How to Use yt-dlp: The Ultimate 2026 Terminal Guide

How to Use yt-dlp: The Ultimate 2026 Terminal Guide

6 min read
Tutorial
Terminal CLI Tools Video Processing yt-dlp Tutorial

I remember my first attempt at downloading a 4K video using the original youtube-dl. I had a vision of building an offline reference library. A week later, I was dealing with broken audio streams, throttled 50kbps download speeds, and endless terminal errors.

It was a fantastic learning experience, but it forced me to find a better way.

Enter yt-dlp. It started as a fork of youtube-dl but has completely absorbed the space.

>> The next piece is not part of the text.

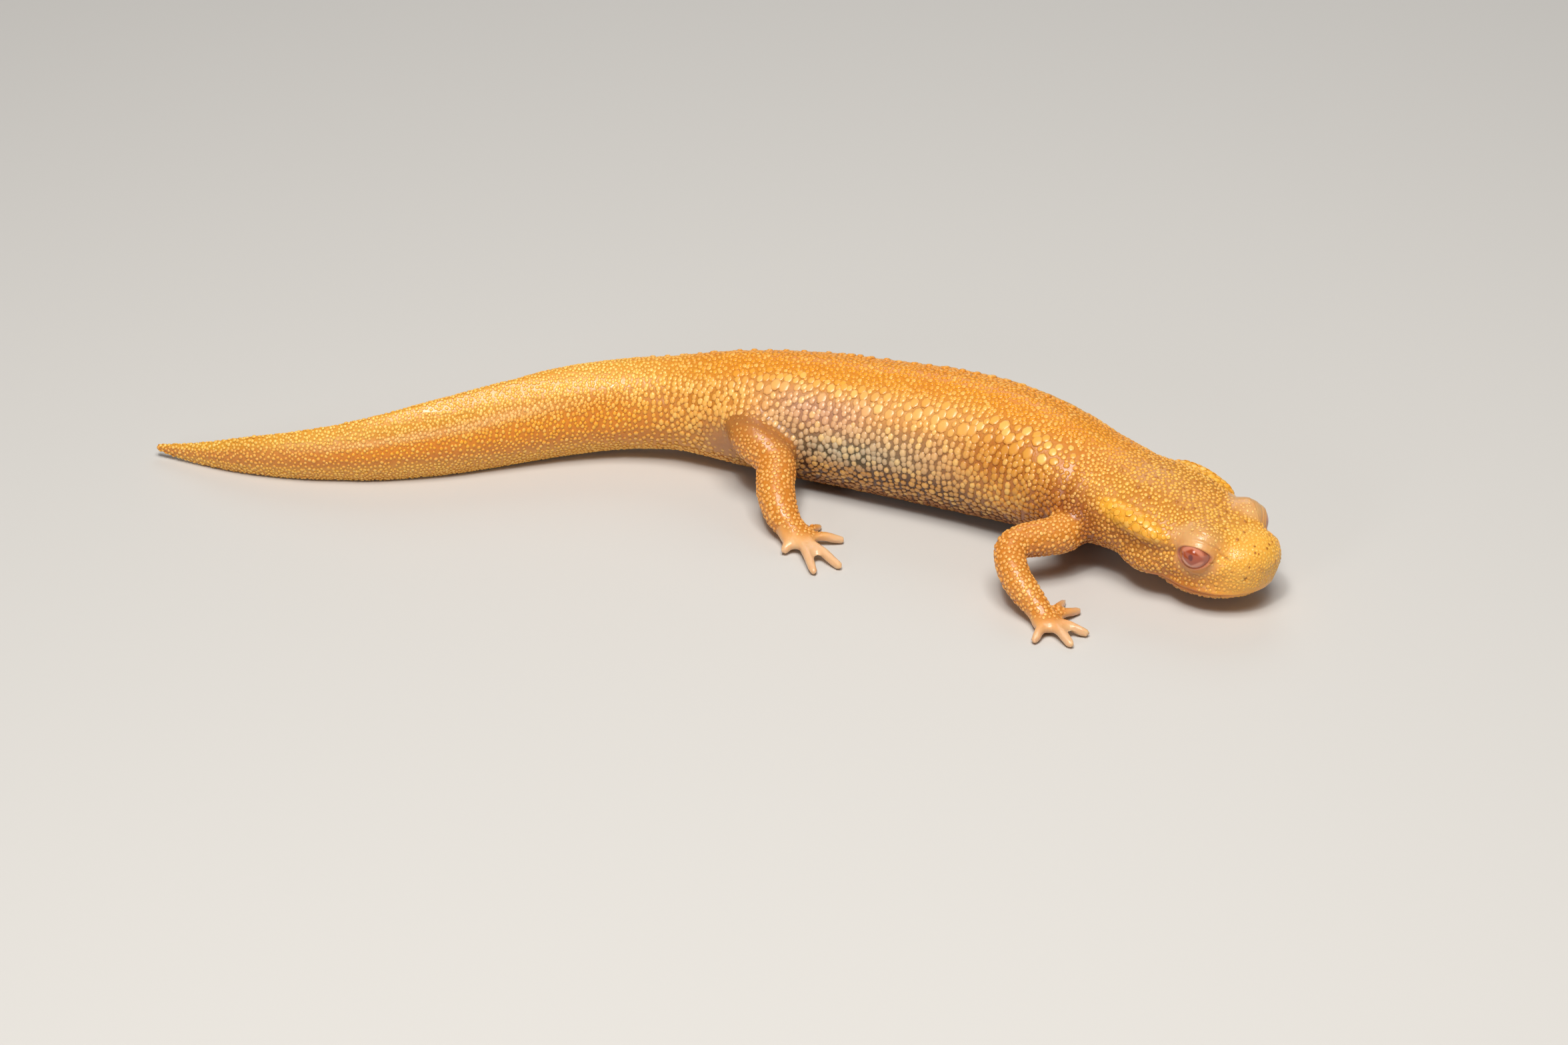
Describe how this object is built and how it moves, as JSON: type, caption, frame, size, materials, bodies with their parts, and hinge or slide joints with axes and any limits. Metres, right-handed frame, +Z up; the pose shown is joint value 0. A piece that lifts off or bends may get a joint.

If you are doing any kind of video archiving, dataset scraping, or media extraction in 2026, yt-dlp is the only tool you should be using.

So if you’re thinking about building your own media scripts or just want to download the highest possible quality without shady third-party websites, here’s the real, no-BS guide to how to use yt-dlp.

What You’ll Learn

In this article, you’ll discover:

  • How to install yt-dlp properly (including the crucial FFmpeg dependency)
  • The exact commands to download 4K video with merged audio
  • How to extract MP3 audio playlists automatically
  • Bypassing modern bot detection using browser cookies
  • Configuration setups to stop typing the same flags over and over

Prerequisites

Before you run a single command, you need two things on your machine.

  • A terminal (PowerShell, macOS Terminal, or Linux Bash)
  • FFmpeg: This is non-negotiable. Without FFmpeg, yt-dlp cannot merge separate high-quality video and audio streams.

Step 1: Installing yt-dlp and FFmpeg

Do not download random .exe files from third-party sites. Use the official package managers for your operating system.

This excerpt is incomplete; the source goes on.